I used the default profiler values. If you need something else, let me know.

Quick update: Just tested my Linux install (Manjaro, Kernel 5.0.15-1) to verify that it is not Windows/driver specific. Scrolling performance is comparably bad there with the notation next to the board and silky smooth with the notation beneath. Maybe the reason why @gcp cannot reproduce is because he has a very powerful machine? I am on a 2 core i7 laptop with HT on.

When testing on Linux, Chrome is as smooth as on Windows, Firefox seems very slighty faster but that might be missleading. I just did a quick run with game 2 from above. It is definitely slower than Chrome. I am talking about the scrolling through the moves. The laggy hovering over the evaluation graph is another thing which of course happens on Linux, too. So in the end the driver crashes on Windows might be Intels or my fault. Also they appear to happen everywhere on lichess, not just with the analysis board open. I didn't notice them on any other site and I cannot reliably trigger them. Seems random to me. The bad performance though cannot be blamed on drivers or windows. That seems to be an issue with FF/lichess.

As usual - if you need any more info or if I can be of any assistance, let me know.

Maybe the reason why @gcp cannot reproduce is because he has a very powerful machine?

I tested this on a tablet (in landscape mode), scrolling is extremely smooth so I really can't reproduce it. In any case the profile should be enough to see what's going on even if it doesn't reproduce here.

(Just checking: this isn't because the engine is running doing infinite analysis, is it? Cfr. issue #5072)

(Just checking: this isn't because the engine is running doing infinite analysis, is it? Cfr. issue #5072)

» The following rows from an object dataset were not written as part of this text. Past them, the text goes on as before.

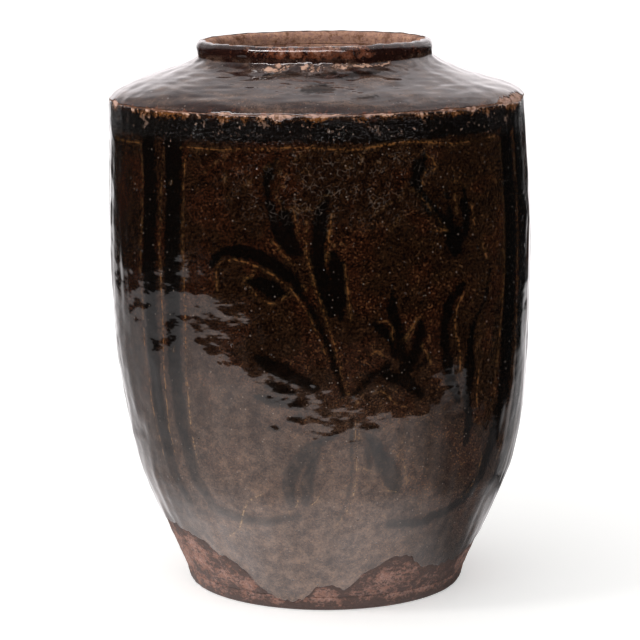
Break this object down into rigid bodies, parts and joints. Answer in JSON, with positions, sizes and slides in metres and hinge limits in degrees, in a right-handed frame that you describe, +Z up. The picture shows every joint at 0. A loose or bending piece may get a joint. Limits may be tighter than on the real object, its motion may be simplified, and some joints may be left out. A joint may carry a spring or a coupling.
{
  "type": "vinegar pot",
  "caption": "Tall glazed stoneware storage pot with a sharp shoulder, a short neck and a rolled lip round an open mouth, standing on a narrow flat foot.",
  "frame": {"origin": "centre of the flat underside of the foot, on the floor", "axes": "+Z up through the mouth, -Y the front with the incised plant sprays, +X the right-hand side seen from the front"},
  "size_m": [0.3399, 0.339, 0.4409],
  "materials": {
    "foot_clay": "unglazed fired clay, red-brown with smoke-dark patches",
    "body_clay": "unglazed fired clay, pinkish red-brown",
    "lip_clay": "fired clay, worn bare on edge, neck and lip",
    "wall_glaze": "glossy iron glaze, brown where thin and black where thick",
    "top_glaze": "glossy iron black glaze, worn on the lip",
    "lining_glaze": "thin satin brown glaze"
  },
  "bodies": {
    "root": {"base_disc": "foot_clay", "lower_wall": "body_clay", "upper_wall": "body_clay", "shoulder": "lip_clay", "neck_collar": "lip_clay", "rim_roll": "lip_clay", "wall_glaze": "wall_glaze", "shoulder_glaze": "top_glaze", "lining_glaze": "lining_glaze"}
  },
  "joints": []
}
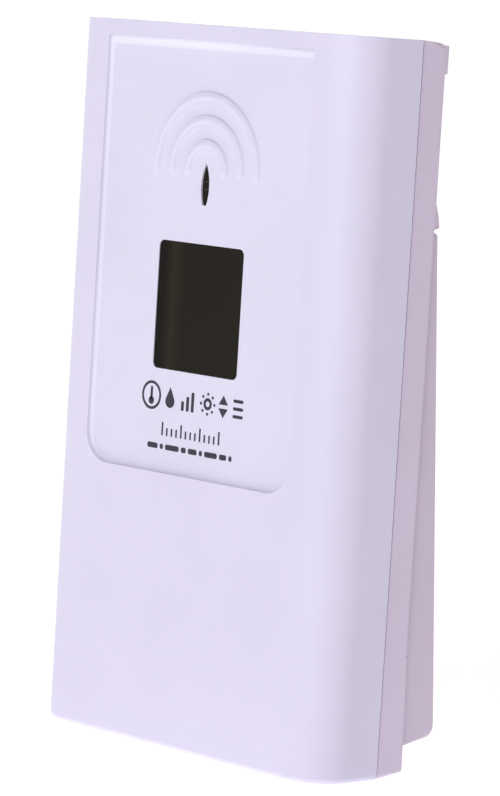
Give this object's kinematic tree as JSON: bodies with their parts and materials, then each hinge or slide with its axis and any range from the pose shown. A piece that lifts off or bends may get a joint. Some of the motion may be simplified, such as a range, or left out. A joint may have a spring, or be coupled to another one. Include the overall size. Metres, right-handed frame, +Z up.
{
  "type": "wireless outdoor temperature and humidity sensor",
  "caption": "Upright white plastic sensor housing with a small dark display window, an indicator slot under raised arcs and a wedge-shaped battery door on its back.",
  "frame": {"origin": "middle of the base, at the centre of the overall bounding box in X and Y", "axes": "+Z up along the housing, front face with the display towards -Y, +X to the viewer's right"},
  "size_m": [0.0664, 0.0265, 0.113],
  "materials": {
    "shell_white": "satin moulded ABS, white",
    "shell_rear": "satin moulded ABS, white",
    "window_smoke": "clear acrylic, smoked",
    "lens_smoke": "smoked acrylic",
    "lcd_glass": "display glass with polariser",
    "holder_black": "black plastic",
    "rubber_pink": "silicone",
    "board_green": "fibreglass with solder mask",
    "epoxy_black": "epoxy",
    "can_metal": "plated steel",
    "capacitor_sleeve": "shrunk sleeve",
    "led_red": "tinted epoxy",
    "copper_wire": "enamelled copper",
    "sensor_white": "white plastic",
    "switch_metal": "stamped steel",
    "button_grey": "grey plastic",
    "contact_nickel": "nickel-plated spring steel",
    "cell_can": "printed sleeve",
    "screw_steel": "zinc-plated steel"
  },
  "bodies": {
    "sensor_body": {"front_housing": "shell_white", "rear_housing": "shell_rear", "display_window": "window_smoke", "indicator_lens": "lens_smoke", "lcd_panel": "lcd_glass", "lcd_holder": "holder_black", "zebra_strip": "rubber_pink", "main_board": "board_green", "controller_chip": "epoxy_black", "crystal": "can_metal", "storage_capacitor": "capacitor_sleeve", "status_led": "led_red", "radio_board": "board_green", "radio_can": "can_metal", "antenna_coil": "copper_wire", "humidity_sensor": "sensor_white", "thermistor": "epoxy_black", "reset_switch": "switch_metal", "unit_switch": "switch_metal", "channel_switch": "switch_metal", "positive_contact": "contact_nickel", "negative_contact": "contact_nickel", "bridge_contact": "contact_nickel", "left_cell": "cell_can", "right_cell": "cell_can", "board_screws": "screw_steel", "housing_screws": "screw_steel"},
    "door": {"battery_door": "shell_rear"},
    "reset_key": {"reset_button": "button_grey", "reset_stem": "holder_black"},
    "unit_key": {"unit_button": "button_grey", "unit_stem": "holder_black"},
    "channel_knob": {"channel_slider": "button_grey", "channel_lever": "holder_black"}
  },
  "joints": [
    {"name": "door_hinge", "type": "hinge", "parent": "sensor_body", "child": "door", "pos_m": [0, 0.006, 0.005], "axis": [-1, 0, 0], "range_deg": [0, 50]},
    {"name": "reset_press", "type": "slide", "parent": "sensor_body", "child": "reset_key", "axis": [0, -1, 0], "range_m": [0, 0.0005], "stiffness_N_per_m": 4000},
    {"name": "unit_press", "type": "slide", "parent": "sensor_body", "child": "unit_key", "axis": [0, -1, 0], "range_m": [0, 0.0005], "stiffness_N_per_m": 4000},
    {"name": "channel_slide", "type": "slide", "parent": "sensor_body", "child": "channel_knob", "axis": [1, 0, 0], "range_m": [-0.002, 0.002]}
  ]
}
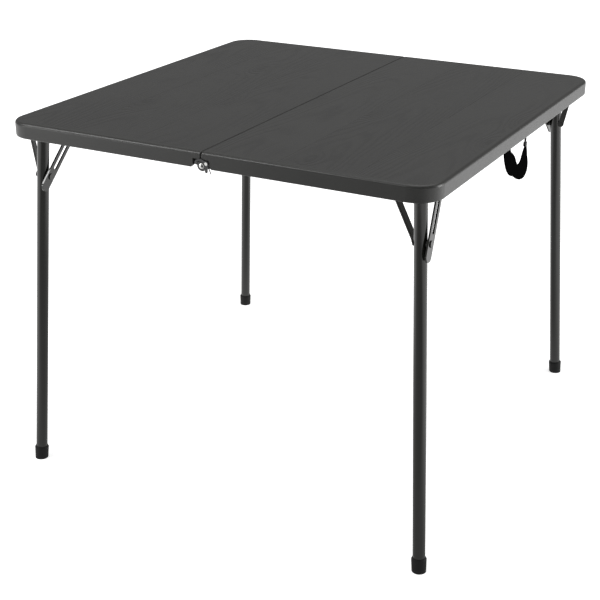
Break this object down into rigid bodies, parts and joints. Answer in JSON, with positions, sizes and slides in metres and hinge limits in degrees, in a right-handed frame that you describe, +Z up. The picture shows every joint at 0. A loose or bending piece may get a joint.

Nope, local engine is off.

Edit: Drivers crash on other sites, too. Lichess seems to be especially bad though. This is getting a bit out of hand so maybe lets not talk about that anymore. At least not in this context. Maybe we can discuss this issue elsewhere - bugzilla or something. Really strange - this didn't happen weeks/months ago.

Is the latest Firefox doing any better?